The revolutionary in question was a truly postmodern figure. A good-looking and articulate man in his late thirties, with an open-necked shirt and a Scottish burr, Crozier was the epitome of cool. As such, of course, he made a stark contrast to the archetypal football bureaucrat – a portly man, perhaps, in a blazer, who had started his administrative life as secretary of a local league. Crozier had held no formal position in English football. Indeed, this was a large factor in his appointment.

He was a whizz kid in the advertising in­dustry, having made his name at Saatchi & Saatchi, and therefore would bring with him a close acquaintance with style-and-surface capitalism. At Saatchi, he was responsible for the advertising ac­counts of 35 of the world’s top 50 companies. The FA, having sat for several years on the goldmine of the Premier League, needed a sharp, con­temp­orary bus­iness brain to streamline the wor­kings of what was now a global business. Out went the un­charismatic Graham Kelly, whose solemn face sug­gested he had taken the minutes at a mil­lion meet­ings. In came the dashing young advertising executive. He must be a good bloke and a man of the people; after all, he spoke softly and wore no tie.

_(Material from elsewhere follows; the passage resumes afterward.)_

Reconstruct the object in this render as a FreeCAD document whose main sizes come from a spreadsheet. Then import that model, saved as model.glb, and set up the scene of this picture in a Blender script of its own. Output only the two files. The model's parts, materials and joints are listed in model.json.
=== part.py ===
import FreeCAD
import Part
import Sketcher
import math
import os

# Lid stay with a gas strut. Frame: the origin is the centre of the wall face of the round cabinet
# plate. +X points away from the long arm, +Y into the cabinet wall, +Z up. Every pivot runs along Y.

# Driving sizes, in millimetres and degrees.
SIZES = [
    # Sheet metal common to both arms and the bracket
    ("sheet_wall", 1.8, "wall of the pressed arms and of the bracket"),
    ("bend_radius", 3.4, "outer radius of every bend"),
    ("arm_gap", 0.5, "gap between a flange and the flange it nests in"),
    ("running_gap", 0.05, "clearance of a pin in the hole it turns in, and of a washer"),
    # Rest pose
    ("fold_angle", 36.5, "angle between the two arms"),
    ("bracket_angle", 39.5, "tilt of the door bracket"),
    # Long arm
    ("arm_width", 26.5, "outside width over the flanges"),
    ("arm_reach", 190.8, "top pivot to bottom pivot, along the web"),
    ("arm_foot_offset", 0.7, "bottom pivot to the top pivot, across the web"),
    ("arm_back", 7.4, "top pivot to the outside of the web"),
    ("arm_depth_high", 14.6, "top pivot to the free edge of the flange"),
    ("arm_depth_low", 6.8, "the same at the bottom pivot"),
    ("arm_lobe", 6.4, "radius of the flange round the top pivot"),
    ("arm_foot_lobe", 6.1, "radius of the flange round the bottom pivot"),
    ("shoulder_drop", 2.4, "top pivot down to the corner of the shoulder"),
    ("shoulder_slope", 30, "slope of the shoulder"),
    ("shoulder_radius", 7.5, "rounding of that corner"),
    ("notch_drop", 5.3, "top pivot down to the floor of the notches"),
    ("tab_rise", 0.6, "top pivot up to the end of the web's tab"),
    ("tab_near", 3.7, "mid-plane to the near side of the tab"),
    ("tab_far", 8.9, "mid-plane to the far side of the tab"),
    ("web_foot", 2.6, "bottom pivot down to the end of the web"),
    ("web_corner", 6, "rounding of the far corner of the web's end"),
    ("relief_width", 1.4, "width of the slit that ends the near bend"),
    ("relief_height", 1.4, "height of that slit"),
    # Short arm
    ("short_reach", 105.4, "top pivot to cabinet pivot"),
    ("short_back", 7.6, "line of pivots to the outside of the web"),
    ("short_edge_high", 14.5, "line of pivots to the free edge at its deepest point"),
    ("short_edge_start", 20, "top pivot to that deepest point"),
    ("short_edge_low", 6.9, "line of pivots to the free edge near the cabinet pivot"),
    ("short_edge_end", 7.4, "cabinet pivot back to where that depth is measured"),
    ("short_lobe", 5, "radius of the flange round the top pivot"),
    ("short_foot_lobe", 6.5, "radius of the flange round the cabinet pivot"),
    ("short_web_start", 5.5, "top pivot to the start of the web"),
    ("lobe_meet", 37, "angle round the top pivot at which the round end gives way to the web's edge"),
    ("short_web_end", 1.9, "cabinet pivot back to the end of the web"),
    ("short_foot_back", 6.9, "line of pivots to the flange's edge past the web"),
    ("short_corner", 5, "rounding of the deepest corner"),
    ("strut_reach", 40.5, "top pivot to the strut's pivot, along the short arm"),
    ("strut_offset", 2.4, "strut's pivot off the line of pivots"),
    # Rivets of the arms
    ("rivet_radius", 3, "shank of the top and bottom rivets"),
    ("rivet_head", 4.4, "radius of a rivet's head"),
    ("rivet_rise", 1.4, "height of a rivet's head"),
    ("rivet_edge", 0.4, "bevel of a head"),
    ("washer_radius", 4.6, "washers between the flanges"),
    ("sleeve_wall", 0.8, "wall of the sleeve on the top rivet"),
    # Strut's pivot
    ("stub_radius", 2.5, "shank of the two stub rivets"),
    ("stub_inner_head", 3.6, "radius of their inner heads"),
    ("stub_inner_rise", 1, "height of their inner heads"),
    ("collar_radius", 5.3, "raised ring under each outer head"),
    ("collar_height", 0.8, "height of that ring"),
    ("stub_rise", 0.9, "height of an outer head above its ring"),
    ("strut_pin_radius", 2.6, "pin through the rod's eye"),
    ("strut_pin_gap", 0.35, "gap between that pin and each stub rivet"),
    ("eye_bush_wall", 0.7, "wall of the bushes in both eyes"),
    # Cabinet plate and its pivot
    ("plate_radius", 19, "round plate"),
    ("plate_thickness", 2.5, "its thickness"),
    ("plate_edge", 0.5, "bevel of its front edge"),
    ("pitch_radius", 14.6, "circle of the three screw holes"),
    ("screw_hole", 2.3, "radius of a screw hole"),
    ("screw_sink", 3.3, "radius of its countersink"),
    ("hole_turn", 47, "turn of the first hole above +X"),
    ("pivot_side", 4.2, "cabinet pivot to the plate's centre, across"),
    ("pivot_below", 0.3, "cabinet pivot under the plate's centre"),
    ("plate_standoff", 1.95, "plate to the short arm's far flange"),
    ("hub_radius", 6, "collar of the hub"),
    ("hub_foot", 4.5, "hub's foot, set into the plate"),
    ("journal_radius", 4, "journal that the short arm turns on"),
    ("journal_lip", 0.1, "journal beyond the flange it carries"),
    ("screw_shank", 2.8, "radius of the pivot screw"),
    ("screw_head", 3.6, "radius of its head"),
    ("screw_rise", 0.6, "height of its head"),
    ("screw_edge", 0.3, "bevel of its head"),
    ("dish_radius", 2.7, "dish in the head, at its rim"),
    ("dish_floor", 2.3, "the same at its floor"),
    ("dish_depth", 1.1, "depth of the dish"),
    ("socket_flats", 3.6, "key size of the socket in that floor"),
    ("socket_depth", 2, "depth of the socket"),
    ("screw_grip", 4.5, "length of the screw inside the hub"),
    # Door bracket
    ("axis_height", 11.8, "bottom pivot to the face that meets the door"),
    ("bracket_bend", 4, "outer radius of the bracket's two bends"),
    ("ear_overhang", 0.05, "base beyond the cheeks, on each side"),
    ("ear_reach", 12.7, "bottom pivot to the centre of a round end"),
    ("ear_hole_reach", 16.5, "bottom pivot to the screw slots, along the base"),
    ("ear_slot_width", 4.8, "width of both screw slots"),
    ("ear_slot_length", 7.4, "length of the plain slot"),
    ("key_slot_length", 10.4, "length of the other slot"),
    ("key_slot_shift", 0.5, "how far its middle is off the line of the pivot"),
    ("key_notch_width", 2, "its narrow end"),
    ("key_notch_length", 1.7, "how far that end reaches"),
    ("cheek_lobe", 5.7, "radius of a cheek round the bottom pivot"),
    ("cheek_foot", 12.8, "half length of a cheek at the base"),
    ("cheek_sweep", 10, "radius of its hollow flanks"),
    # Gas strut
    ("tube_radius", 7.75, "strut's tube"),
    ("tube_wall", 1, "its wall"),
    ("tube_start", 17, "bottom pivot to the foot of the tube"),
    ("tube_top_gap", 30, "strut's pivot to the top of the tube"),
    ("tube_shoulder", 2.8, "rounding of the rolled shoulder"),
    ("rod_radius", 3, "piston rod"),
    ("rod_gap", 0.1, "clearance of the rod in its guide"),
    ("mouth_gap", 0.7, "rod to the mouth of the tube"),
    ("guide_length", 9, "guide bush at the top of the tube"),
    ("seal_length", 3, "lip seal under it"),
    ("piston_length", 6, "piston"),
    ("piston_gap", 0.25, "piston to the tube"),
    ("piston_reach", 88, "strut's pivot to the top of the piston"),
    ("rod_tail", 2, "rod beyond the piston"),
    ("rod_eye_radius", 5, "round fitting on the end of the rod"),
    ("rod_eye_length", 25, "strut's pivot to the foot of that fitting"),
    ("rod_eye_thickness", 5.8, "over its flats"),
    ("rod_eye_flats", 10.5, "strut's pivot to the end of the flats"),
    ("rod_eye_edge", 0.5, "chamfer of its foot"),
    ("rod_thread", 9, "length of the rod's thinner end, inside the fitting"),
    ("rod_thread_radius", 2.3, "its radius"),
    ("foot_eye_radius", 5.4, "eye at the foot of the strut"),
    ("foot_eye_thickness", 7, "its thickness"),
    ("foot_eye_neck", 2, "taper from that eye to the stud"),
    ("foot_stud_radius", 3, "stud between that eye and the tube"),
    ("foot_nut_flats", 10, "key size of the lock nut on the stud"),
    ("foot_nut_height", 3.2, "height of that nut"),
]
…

When Crozier came to the FA he brought with him a business plan, much of it broadly categorisable un­der the heading “Corporate Public Relations”. The FA would not be so tactless as to allow Manchester United to withdraw a second time from their annual cup com­petition. There would be a customer relations unit and a financial compliance unit to monitor clubs’ bus­in­ess dealings and act as an “early warning system” of trouble ahead. (This seems to have worked a treat at Bradford City, Leicester City, Nottingham Forest, Coventry City, Barnsley and Derby County.)

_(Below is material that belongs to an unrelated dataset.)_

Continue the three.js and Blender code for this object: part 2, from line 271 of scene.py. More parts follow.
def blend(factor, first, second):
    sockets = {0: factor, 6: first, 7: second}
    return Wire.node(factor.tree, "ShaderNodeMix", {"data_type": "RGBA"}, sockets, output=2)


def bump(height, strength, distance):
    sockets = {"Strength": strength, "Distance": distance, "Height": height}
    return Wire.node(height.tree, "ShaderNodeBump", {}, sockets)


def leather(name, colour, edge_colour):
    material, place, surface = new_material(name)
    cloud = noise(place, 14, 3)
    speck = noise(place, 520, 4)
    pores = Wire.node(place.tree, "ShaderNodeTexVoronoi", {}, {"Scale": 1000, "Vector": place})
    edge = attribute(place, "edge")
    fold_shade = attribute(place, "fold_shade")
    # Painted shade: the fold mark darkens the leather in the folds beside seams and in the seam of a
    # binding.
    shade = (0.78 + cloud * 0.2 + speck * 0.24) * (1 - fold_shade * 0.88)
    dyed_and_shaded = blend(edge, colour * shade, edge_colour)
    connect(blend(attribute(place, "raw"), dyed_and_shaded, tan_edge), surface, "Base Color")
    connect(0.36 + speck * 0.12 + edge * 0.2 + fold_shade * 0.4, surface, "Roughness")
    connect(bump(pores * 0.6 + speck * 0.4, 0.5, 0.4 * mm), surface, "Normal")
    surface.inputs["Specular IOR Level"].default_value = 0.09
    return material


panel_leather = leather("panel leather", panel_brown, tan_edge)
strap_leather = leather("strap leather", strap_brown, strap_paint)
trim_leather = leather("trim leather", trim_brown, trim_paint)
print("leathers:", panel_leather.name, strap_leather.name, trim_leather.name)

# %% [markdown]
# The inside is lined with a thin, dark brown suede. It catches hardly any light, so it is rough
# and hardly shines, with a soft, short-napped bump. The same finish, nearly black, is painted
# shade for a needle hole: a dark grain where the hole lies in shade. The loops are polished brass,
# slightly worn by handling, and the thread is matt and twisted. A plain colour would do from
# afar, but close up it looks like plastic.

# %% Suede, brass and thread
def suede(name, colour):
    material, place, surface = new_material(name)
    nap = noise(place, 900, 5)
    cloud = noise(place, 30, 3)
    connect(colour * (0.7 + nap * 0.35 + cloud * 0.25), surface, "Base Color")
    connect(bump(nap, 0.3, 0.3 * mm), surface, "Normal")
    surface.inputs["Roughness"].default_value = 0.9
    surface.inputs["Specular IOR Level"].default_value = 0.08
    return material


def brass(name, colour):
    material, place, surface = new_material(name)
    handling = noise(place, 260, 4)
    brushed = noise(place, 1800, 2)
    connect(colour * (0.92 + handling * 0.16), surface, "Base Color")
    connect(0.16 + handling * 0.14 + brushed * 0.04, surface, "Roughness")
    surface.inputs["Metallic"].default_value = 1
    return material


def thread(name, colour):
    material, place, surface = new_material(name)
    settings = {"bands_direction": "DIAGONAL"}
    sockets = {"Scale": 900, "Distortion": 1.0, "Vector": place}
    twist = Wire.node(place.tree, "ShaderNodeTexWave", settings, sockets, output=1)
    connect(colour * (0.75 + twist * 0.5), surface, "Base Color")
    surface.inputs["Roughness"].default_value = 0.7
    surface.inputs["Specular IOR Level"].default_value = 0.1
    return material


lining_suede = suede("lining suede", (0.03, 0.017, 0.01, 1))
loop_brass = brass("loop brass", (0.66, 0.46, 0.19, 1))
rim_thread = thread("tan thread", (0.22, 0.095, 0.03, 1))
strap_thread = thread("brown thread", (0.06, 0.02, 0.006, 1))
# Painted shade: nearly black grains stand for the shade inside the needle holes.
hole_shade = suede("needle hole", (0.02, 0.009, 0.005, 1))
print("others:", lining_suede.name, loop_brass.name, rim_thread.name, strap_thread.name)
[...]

Crozier also moved quickly to engage the services of, run by a friend from his, to act as “strategic consultants” to the FA during the bidding process for broadcasting rights to England and FA Cup games. When the allocation of these rights was announced in June 2000, seemed to have furnished the not desperately original advice that they should go to the highest bidders – the BBC and Sky. Crozier claimed “the key thing for us was to ensure that as wide an audience as possible on free television had access to games”. But in fact it was the price extracted that gave Crozier’s FA its unprecedented financial clout – not much evidence of anti-commercialism there, then.

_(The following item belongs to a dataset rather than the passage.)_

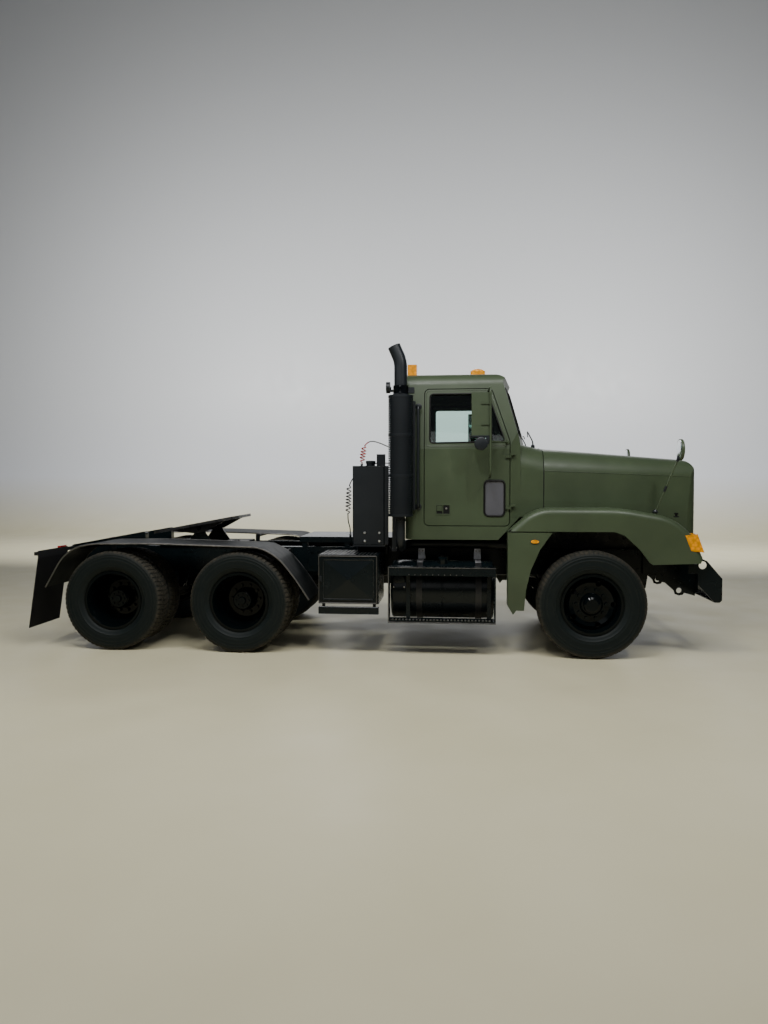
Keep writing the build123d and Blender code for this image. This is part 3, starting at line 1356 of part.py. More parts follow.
STEERING_HUB = (1290, 480, 1990)
with BuildPart() as steering_wheel:
    with BuildSketch(Plane(origin=STEERING_HUB, x_dir=(0, 1, 0), z_dir=(0.57, 0, 0.82))) as rim:
        with Locations((225, 0)):
            Circle(16)
    revolve(rim.sketch, axis=Axis(STEERING_HUB, (-0.82, 0, 0.57)))
    rod((1290 - 12, 480, 1990 + 8), (1440 + 10, 480, 1880), 34)
    rod((1290, 480 - 218, 1990), (1290, 480 + 218, 1990), 11)
keep_together("dashboard", dashboard, steering_wheel)

# Lamps on the roof, the work lamp behind the cab and the windscreen wipers
with BuildPart() as roof_lamps:
    for lamp_y in (-620, -150, 0, 150, 620):
        with Locations((1130, lamp_y, 2836)):
            Box(150, 78, 60)
    fillet(roof_lamps.edges().filter_by(Axis.Z), radius=20)
    add(cab_outer.part, mode=Mode.SUBTRACT)

with BuildPart() as beacon:
    with Locations((456, -700, 2860)):
        Box(94, 94, 134)
    add(cab_outer.part, mode=Mode.SUBTRACT)
keep_together("lamps", roof_lamps, beacon, both_sides(marker_lamp), both_sides(tail_lamp))

with BuildPart() as work_lamp:
    rod((195, -820, 2685), (235, -820, 2685), 58)
    block((235, CAB_REAR_X), (-832, -808), (2640, 2664))
    block((225, 247), (-832, -808), (2640, 2690))
keep_together("stack_mast", stack_mast, work_lamp)
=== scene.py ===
"""Dresses the three-axle truck tractor unit: finishes, road tread, small fittings, studio and camera."""

import logging
import math
from dataclasses import dataclass, field
from enum import Enum
from typing import Callable, ClassVar, Iterable, Sequence

import bmesh
import bpy
import numpy as np
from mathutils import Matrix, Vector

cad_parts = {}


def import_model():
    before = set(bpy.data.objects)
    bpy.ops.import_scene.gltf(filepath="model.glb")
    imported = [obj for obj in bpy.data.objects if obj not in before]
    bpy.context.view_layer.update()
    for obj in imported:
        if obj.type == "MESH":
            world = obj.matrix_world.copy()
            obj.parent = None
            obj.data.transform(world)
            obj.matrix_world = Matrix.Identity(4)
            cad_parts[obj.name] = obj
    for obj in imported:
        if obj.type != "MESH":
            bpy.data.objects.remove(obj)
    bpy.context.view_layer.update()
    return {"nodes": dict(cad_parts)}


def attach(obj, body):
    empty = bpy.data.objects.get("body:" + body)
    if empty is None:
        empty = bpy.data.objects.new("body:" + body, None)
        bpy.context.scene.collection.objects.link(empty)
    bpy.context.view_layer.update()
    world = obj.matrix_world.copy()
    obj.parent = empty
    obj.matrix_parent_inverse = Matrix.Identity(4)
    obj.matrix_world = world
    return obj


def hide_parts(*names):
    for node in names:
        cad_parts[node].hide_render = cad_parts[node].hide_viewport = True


Array = np.ndarray
Pair = tuple[float, float]
Point = tuple[float, float, float]
Colour = tuple[float, float, float]

MM = 0.001
log = logging.getLogger("tractor_unit")


class Axis(Enum):
    """A row axis, as the order that carries (along, across, up) into X, Y and Z."""

    X = 0
    Y = 1
    Z = 2

    def vector(self) -> Array:
        """The unit vector of the axis."""
        return np.eye(3)[self.value]


class Side(Enum):
    """A side of the vehicle, as the sign of its Y."""

    RIGHT = -1
    LEFT = 1

    @property
    def word(self) -> str:
        """The side's name in lower case, as the bodies and nodes carry it."""
        return self.name.lower()

    def of(self, right: "Surface") -> "Surface":
        """A right-hand surface as it stands on this side."""
        return right if self is Side.RIGHT else right.mirrored()


# Surfaces


@dataclass
class Surface:
    """A surface in metres: its points, its four-sided faces, other faces, and one value per point."""

    points: Array
    quads: Array = field(default_factory=lambda: np.zeros((0, 4), int))
    caps: list[list[int]] = field(default_factory=list)
    values: Array | None = None

    def moved(self, offset: Sequence[float]) -> "Surface":
        """The same surface carried by an offset in metres."""
        return Surface(self.points + np.asarray(offset), self.quads, self.caps, self.values)

    def mirrored(self) -> "Surface":
        """The same surface on the other side of the vehicle, with Y negated."""
        caps = [cap[::-1] for cap in self.caps]
        return Surface(self.points * (1, -1, 1), self.quads[:, ::-1], caps, self.values)

    def turned(self, pivot: Sequence[float], degrees: float) -> "Surface":
        """The same surface turned about an axis along Y through the pivot, nose down for positive degrees."""
        a = math.radians(degrees)
        turn = np.array([[math.cos(a), 0, math.sin(a)], [0, 1, 0], [-math.sin(a), 0, math.cos(a)]])
        return Surface((self.points - pivot) @ turn.T + pivot, self.quads, self.caps, self.values)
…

Nor does the Wembley project show Crozier as a friend to the common fan or of the lower reaches of the game. He held out for a national stadium at Wembley which was astronomically expensive (£750 million at the current estimate) and raised serious doubts both at the banks and at the FA itself. The new Wembley threatens the much more modest (but undoubtedly more important) investment in the National Football Centre at Burton-on-Trent, the women’s game and the grassroots in general. It will also halt the already very popular con­cept of a travelling England team performing in different parts of the country. The new Wembley may prove to be Crozier’s Millennium Dome.

Crozier also set a media bandwagon rolling about the prospects of the England team, the butt, since the mid-1970s, of more or less continuous tabloid den­igration. There was talk that 3,000 “grassroots super clubs” would be set up, following the models of Hol­land and Germany. Coaching standards would be improved and all coaches and managers required to gain an FA li­cence. England would be going all out to win the World Cup in 2006.

Here Crozier seems to have had a stroke of luck. When a traumatised Kevin Keegan resigned as Eng­land coach in autumn 2000, Crozier pressed him to change his mind. But once Keegan confirmed his de­cision, Crozier moved to engage the services of Sven-Goran Eriksson. The xenophobic outcry in the English media that greeted Eriksson’s ap­pointment helped to strengthen the view that Crozier was a pro­gressive.

The subsequent infatuation with Eriksson by the same media has done Crozier no harm either. The England team of late has looked as obstinately poor as any of its postwar predecessors. Many football rep­orters, hitherto merciless in such circumstances, have nevertheless continued to portray Eriksson as some kind of football mystic, and his every polite evasion is invested with enormous profundity. Inevitably, when Crozier departed,the press dished up a feast of speculation on the matter of whe­ther, if Adam went, English football’s Dalai Lama would go with him.

Crozier and Eriksson probably didn’t expect that a nation with 150 years of football history would sud­denly begin to play the sort of game that’s needed to win a contemporary World Cup. But they knew how to sell tickets. Crozier, better than anyone, knew that the chief executive of the Football Association is administering not a game, but a brand. You don’t need a lot of men in blazers from the referees’ association or the local leagues to do that. So, like Tony Blair, another widely celebrated “moderniser”, he abandoned the traditional apparatus of government as “unwieldy”.

The effective ruling committee of the FA was slim­med down from 91 members to 12, most of whom were ignored anyway. But he was faced down in the end by the increasingly powerful chairmen of the Premiership clubs, anxious, for example, that the FA should cover the salaries of players while they’re with the England squad. But this wasn’t com­mercialism v the people’s game. It was a battle between powerful brands and Crozier knew that well enough. The idea that he was somehow on the side of those of us who hack a ball through the municipal mud on a Sunday morning (and who were therefore, ultimately, his responsibility) is, I’m afraid, a bit ridiculous.